#### [Aim of the task]
Take each line containing the word "frame" and copy it.

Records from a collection

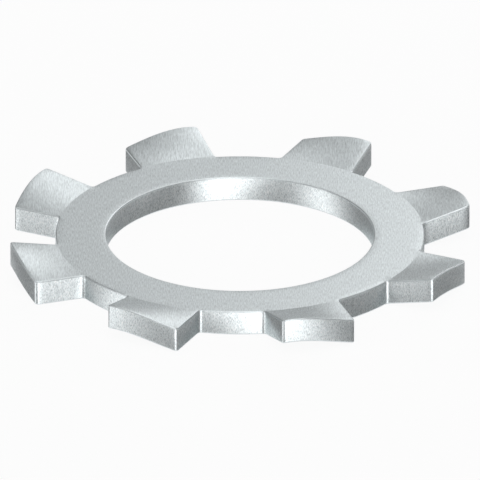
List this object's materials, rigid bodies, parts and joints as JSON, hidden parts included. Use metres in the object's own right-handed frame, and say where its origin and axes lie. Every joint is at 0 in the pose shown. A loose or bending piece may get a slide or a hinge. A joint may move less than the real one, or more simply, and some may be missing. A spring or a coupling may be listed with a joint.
{
  "type": "external tooth lock washer",
  "caption": "Flat spring steel ring with twisted teeth around its outer edge that bite under a bolt head or nut so that it doesn't work loose.",
  "frame": {"origin": "on the bore axis, in the plane of the ring's bottom face, on which the washer lies", "axes": "+Z along the bore axis, towards the side that the teeth rise to; +X through the middle of one tooth"},
  "size_m": [0.0146, 0.0146, 0.0012],
  "materials": {
    "zinc_steel": "spring steel, bright zinc plated, satin and slightly grainy"
  },
  "bodies": {
    "root": {"washer": "zinc_steel"}
  },
  "joints": []
}
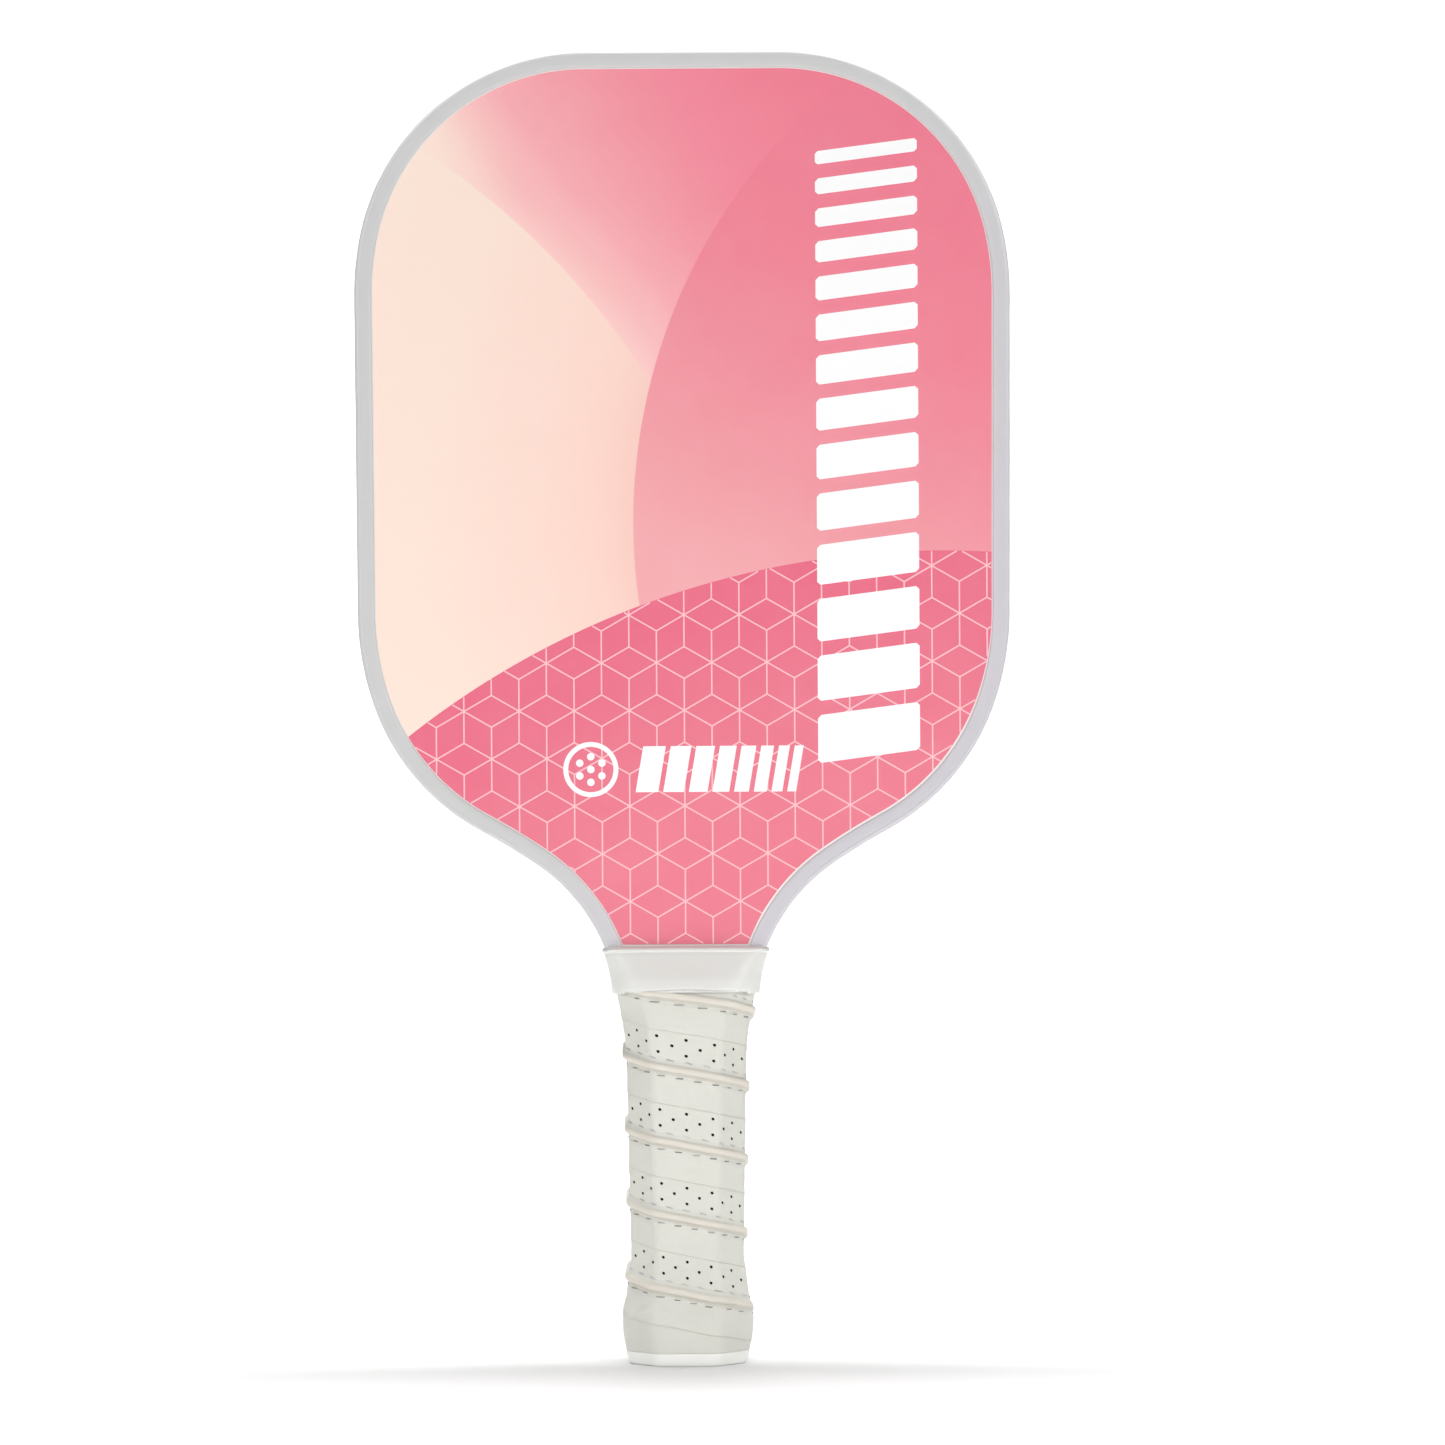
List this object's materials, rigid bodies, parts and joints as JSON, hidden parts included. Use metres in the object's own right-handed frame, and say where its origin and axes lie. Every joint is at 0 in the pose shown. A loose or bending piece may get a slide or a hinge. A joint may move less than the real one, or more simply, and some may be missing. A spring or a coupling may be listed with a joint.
{
  "type": "pickleball paddle",
  "caption": "Solid-faced pickleball paddle: honeycomb sandwich blade in a channel edge guard, flared throat collar, and an octagonal handle wound with ribbed, stitched tape.",
  "frame": {"origin": "centre of the butt cap's flat end", "axes": "+Z from the butt to the tip, -Y is the front hitting face's outward normal, X across the blade"},
  "size_m": [0.2, 0.0376, 0.4],
  "materials": {
    "core_polypropylene": "translucent matte",
    "bond_film": "cured adhesive",
    "face_composite": "painted glass-fibre laminate",
    "print_film": "matt printed film",
    "guard_plastic": "satin moulded",
    "pallet_foam": "rigid foam",
    "cap_plastic": "satin moulded",
    "staple_steel": "galvanised",
    "tape_adhesive": "tacky",
    "grip_foam": "foamed backing",
    "grip_polyurethane": "soft matt polyurethane",
    "rib_cord": "soft foam cord",
    "stitch_thread": "twisted polyester",
    "finishing_vinyl": "smooth vinyl",
    "collar_rubber": "soft matt silicone"
  },
  "bodies": {
    "root": {"honeycomb_core": "core_polypropylene", "front_bond_film": "bond_film", "back_bond_film": "bond_film", "front_face_sheet": "face_composite", "back_face_sheet": "face_composite", "front_print_film": "print_film", "back_print_film": "print_film", "edge_guard": "guard_plastic", "edge_bond_strip": "bond_film", "front_handle_pallet": "pallet_foam", "back_handle_pallet": "pallet_foam", "front_pallet_glue": "bond_film", "back_pallet_glue": "bond_film", "butt_cap": "cap_plastic", "cap_staples": "staple_steel", "grip_adhesive": "tape_adhesive", "grip_cushion": "grip_foam", "grip_skin": "grip_polyurethane", "grip_rib_cord": "rib_cord", "grip_stitching": "stitch_thread", "finishing_tape": "finishing_vinyl", "throat_collar": "collar_rubber"}
  },
  "joints": []
}
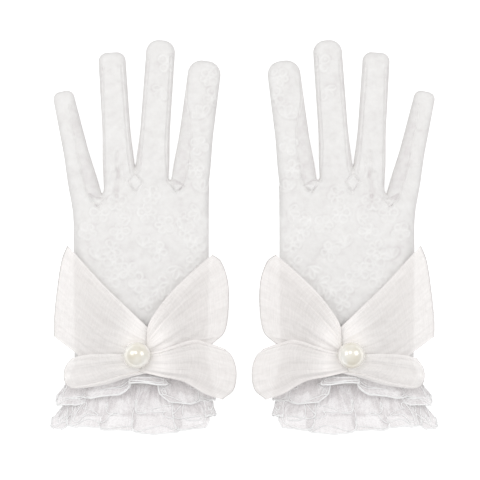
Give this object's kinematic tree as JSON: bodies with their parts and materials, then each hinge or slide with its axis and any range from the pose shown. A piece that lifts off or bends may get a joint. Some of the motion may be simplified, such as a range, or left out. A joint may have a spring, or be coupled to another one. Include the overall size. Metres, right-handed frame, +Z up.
{
  "type": "pair of lace gloves",
  "caption": "Pair of short wrist gloves in stretch lace with frilled cuffs, an organza bow and a pearl on each wrist.",
  "frame": {"origin": "on the surface the pair lies on, midway between the two gloves and midway between the fingertips and the frills' lower edge", "axes": "+Y towards the fingertips, +Z up from the surface, +X from the left glove to the right glove"},
  "size_m": [0.2148, 0.2222, 0.0336],
  "materials": {
    "stretch_lace": "soft matt knit with raised flowers",
    "hem_tape": "matt elastic tape",
    "frill_lace": "sheer lace",
    "edge_cord": "satin corded edge",
    "organza": "sheer crinkled organza",
    "pearl": "pearl lustre",
    "thread": "twisted thread"
  },
  "bodies": {
    "left_hand": {"left_back_panel": "stretch_lace", "left_palm_panel": "stretch_lace", "left_cuff_hem": "hem_tape", "left_upper_frill": "frill_lace", "left_upper_frill_cord": "edge_cord", "left_lower_frill": "frill_lace", "left_lower_frill_cord": "edge_cord", "left_bow_knot": "organza", "left_pearl_thread": "thread"},
    "left_index": {"left_index_back": "stretch_lace", "left_index_palm": "stretch_lace", "left_index_outer_fourchette": "stretch_lace"},
    "left_middle": {"left_middle_back": "stretch_lace", "left_middle_palm": "stretch_lace", "left_middle_inner_fourchette": "stretch_lace", "left_middle_outer_fourchette": "stretch_lace"},
    "left_ring": {"left_ring_back": "stretch_lace", "left_ring_palm": "stretch_lace", "left_ring_inner_fourchette": "stretch_lace", "left_ring_outer_fourchette": "stretch_lace"},
    "left_little": {"left_little_back": "stretch_lace", "left_little_palm": "stretch_lace", "left_little_inner_fourchette": "stretch_lace"},
    "left_thumb": {"left_thumb": "stretch_lace"},
    "left_bow_upper_inner_loop": {"left_bow_upper_inner_loop": "organza"},
    "left_bow_upper_outer_loop": {"left_bow_upper_outer_loop": "organza"},
    "left_bow_lower_inner_loop": {"left_bow_lower_inner_loop": "organza"},
    "left_bow_lower_outer_loop": {"left_bow_lower_outer_loop": "organza"},
    "left_pearl": {"left_pearl": "pearl"},
    "right_hand": {"right_back_panel": "stretch_lace", "right_palm_panel": "stretch_lace", "right_cuff_hem": "hem_tape", "right_upper_frill": "frill_lace", "right_upper_frill_cord": "edge_cord", "right_lower_frill": "frill_lace", "right_lower_frill_cord": "edge_cord", "right_bow_knot": "organza", "right_pearl_thread": "thread"},
    "right_index": {"right_index_back": "stretch_lace", "right_index_palm": "stretch_lace", "right_index_outer_fourchette": "stretch_lace"},
    "right_middle": {"right_middle_back": "stretch_lace", "right_middle_palm": "stretch_lace", "right_middle_inner_fourchette": "stretch_lace", "right_middle_outer_fourchette": "stretch_lace"},
    "right_ring": {"right_ring_back": "stretch_lace", "right_ring_palm": "stretch_lace", "right_ring_inner_fourchette": "stretch_lace", "right_ring_outer_fourchette": "stretch_lace"},
    "right_little": {"right_little_back": "stretch_lace", "right_little_palm": "stretch_lace", "right_little_inner_fourchette": "stretch_lace"},
    "right_thumb": {"right_thumb": "stretch_lace"},
    "right_bow_upper_inner_loop": {"right_bow_upper_inner_loop": "organza"},
    "right_bow_upper_outer_loop": {"right_bow_upper_outer_loop": "organza"},
    "right_bow_lower_inner_loop": {"right_bow_lower_inner_loop": "organza"},
    "right_bow_lower_outer_loop": {"right_bow_lower_outer_loop": "organza"},
    "right_pearl": {"right_pearl": "pearl"}
  },
  "joints": [
    {"name": "left_index_bend", "type": "hinge", "parent": "left_hand", "child": "left_index", "pos_m": [-0.0299, 0.0365, 0.011], "axis": [0.9917, -0.1288, 0], "range_deg": [0, 90]},
    {"name": "left_middle_bend", "type": "hinge", "parent": "left_hand", "child": "left_middle", "pos_m": [-0.052, 0.0392, 0.011], "axis": [0.9976, -0.0698, 0], "range_deg": [0, 90]},
    {"name": "left_ring_bend", "type": "hinge", "parent": "left_hand", "child": "left_ring", "pos_m": [-0.0711, 0.0392, 0.011], "axis": [0.998, 0.0628, 0], "range_deg": [0, 90]},
    {"name": "left_little_bend", "type": "hinge", "parent": "left_hand", "child": "left_little", "pos_m": [-0.0906, 0.0274, 0.011], "axis": [0.9751, 0.2215, 0], "range_deg": [0, 90]},
    {"name": "left_thumb_swing", "type": "hinge", "parent": "left_hand", "child": "left_thumb", "pos_m": [-0.0367, -0.042, 0.0068], "axis": [0, 0, -1], "range_deg": [0, 60]},
    {"name": "left_bow_upper_inner_lift", "type": "hinge", "parent": "left_hand", "child": "left_bow_upper_inner_loop", "pos_m": [-0.05246, -0.06042, 0.0181], "axis": [0.6, -0.8, 0], "range_deg": [0, 35]},
    {"name": "left_bow_upper_outer_lift", "type": "hinge", "parent": "left_hand", "child": "left_bow_upper_outer_loop", "pos_m": [-0.06722, -0.06026, 0.0181], "axis": [0.6172, 0.7868, 0], "range_deg": [0, 35]},
    {"name": "left_bow_lower_inner_lift", "type": "hinge", "parent": "left_hand", "child": "left_bow_lower_inner_loop", "pos_m": [-0.05083, -0.06807, 0.0181], "axis": [-0.2225, -0.9749, 0], "range_deg": [0, 35]},
    {"name": "left_bow_lower_outer_lift", "type": "hinge", "parent": "left_hand", "child": "left_bow_lower_outer_loop", "pos_m": [-0.069, -0.06794, 0.0181], "axis": [-0.2086, 0.978, 0], "range_deg": [0, 35]},
    {"name": "left_pearl_spin", "type": "hinge", "parent": "left_hand", "child": "left_pearl", "pos_m": [-0.0599, -0.066, 0.0261], "axis": [1, 0, 0], "continuous": true},
    {"name": "right_glove_slide", "type": "slide", "parent": "left_hand", "child": "right_hand", "axis": [1, 0, 0], "range_m": [0, 0.12]},
    {"name": "right_index_bend", "type": "hinge", "parent": "right_hand", "child": "right_index", "pos_m": [0.0299, 0.0365, 0.011], "axis": [0.9917, 0.1288, 0], "range_deg": [0, 90]},
    {"name": "right_middle_bend", "type": "hinge", "parent": "right_hand", "child": "right_middle", "pos_m": [0.052, 0.0392, 0.011], "axis": [0.9976, 0.0698, 0], "range_deg": [0, 90]},
    {"name": "right_ring_bend", "type": "hinge", "parent": "right_hand", "child": "right_ring", "pos_m": [0.0711, 0.0392, 0.011], "axis": [0.998, -0.0628, 0], "range_deg": [0, 90]},
    {"name": "right_little_bend", "type": "hinge", "parent": "right_hand", "child": "right_little", "pos_m": [0.0906, 0.0274, 0.011], "axis": [0.9751, -0.2215, 0], "range_deg": [0, 90]},
    {"name": "right_thumb_swing", "type": "hinge", "parent": "right_hand", "child": "right_thumb", "pos_m": [0.0367, -0.042, 0.0068], "axis": [0, 0, 1], "range_deg": [0, 60]},
    {"name": "right_bow_upper_inner_lift", "type": "hinge", "parent": "right_hand", "child": "right_bow_upper_inner_loop", "pos_m": [0.05246, -0.06042, 0.0181], "axis": [0.6, 0.8, 0], "range_deg": [0, 35]},
    {"name": "right_bow_upper_outer_lift", "type": "hinge", "parent": "right_hand", "child": "right_bow_upper_outer_loop", "pos_m": [0.06722, -0.06026, 0.0181], "axis": [0.6172, -0.7868, 0], "range_deg": [0, 35]},
    {"name": "right_bow_lower_inner_lift", "type": "hinge", "parent": "right_hand", "child": "right_bow_lower_inner_loop", "pos_m": [0.05083, -0.06807, 0.0181], "axis": [-0.2225, 0.9749, 0], "range_deg": [0, 35]},
    {"name": "right_bow_lower_outer_lift", "type": "hinge", "parent": "right_hand", "child": "right_bow_lower_outer_loop", "pos_m": [0.069, -0.06794, 0.0181], "axis": [-0.2086, -0.978, 0], "range_deg": [0, 35]},
    {"name": "right_pearl_spin", "type": "hinge", "parent": "right_hand", "child": "right_pearl", "pos_m": [0.0599, -0.066, 0.0261], "axis": [1, 0, 0], "continuous": true}
  ]
}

#### [Solution for this exercise]
List this object's materials, rigid bodies, parts and joints as JSON, hidden parts included. Use metres in the object's own right-handed frame, and say where its origin and axes lie. Every joint is at 0 in the pose shown. A loose or bending piece may get a slide or a hinge. A joint may move less than the real one, or more simply, and some may be missing. A spring or a coupling may be listed with a joint.
  "frame": {"origin": "on the bore axis, in the plane of the ring's bottom face, on which the washer lies", "axes": "+Z along the bore axis, towards the side that the teeth rise to; +X through the middle of one tooth"},
List this object's materials, rigid bodies, parts and joints as JSON, hidden parts included. Use metres in the object's own right-handed frame, and say where its origin and axes lie. Every joint is at 0 in the pose shown. A loose or bending piece may get a slide or a hinge. A joint may move less than the real one, or more simply, and some may be missing. A spring or a coupling may be listed with a joint.
  "frame": {"origin": "centre of the butt cap's flat end", "axes": "+Z from the butt to the tip, -Y is the front hitting face's outward normal, X across the blade"},
Give this object's kinematic tree as JSON: bodies with their parts and materials, then each hinge or slide with its axis and any range from the pose shown. A piece that lifts off or bends may get a joint. Some of the motion may be simplified, such as a range, or left out. A joint may have a spring, or be coupled to another one. Include the overall size. Metres, right-handed frame, +Z up.
  "frame": {"origin": "on the surface the pair lies on, midway between the two gloves and midway between the fingertips and the frills' lower edge", "axes": "+Y towards the fingertips, +Z up from the surface, +X from the left glove to the right glove"},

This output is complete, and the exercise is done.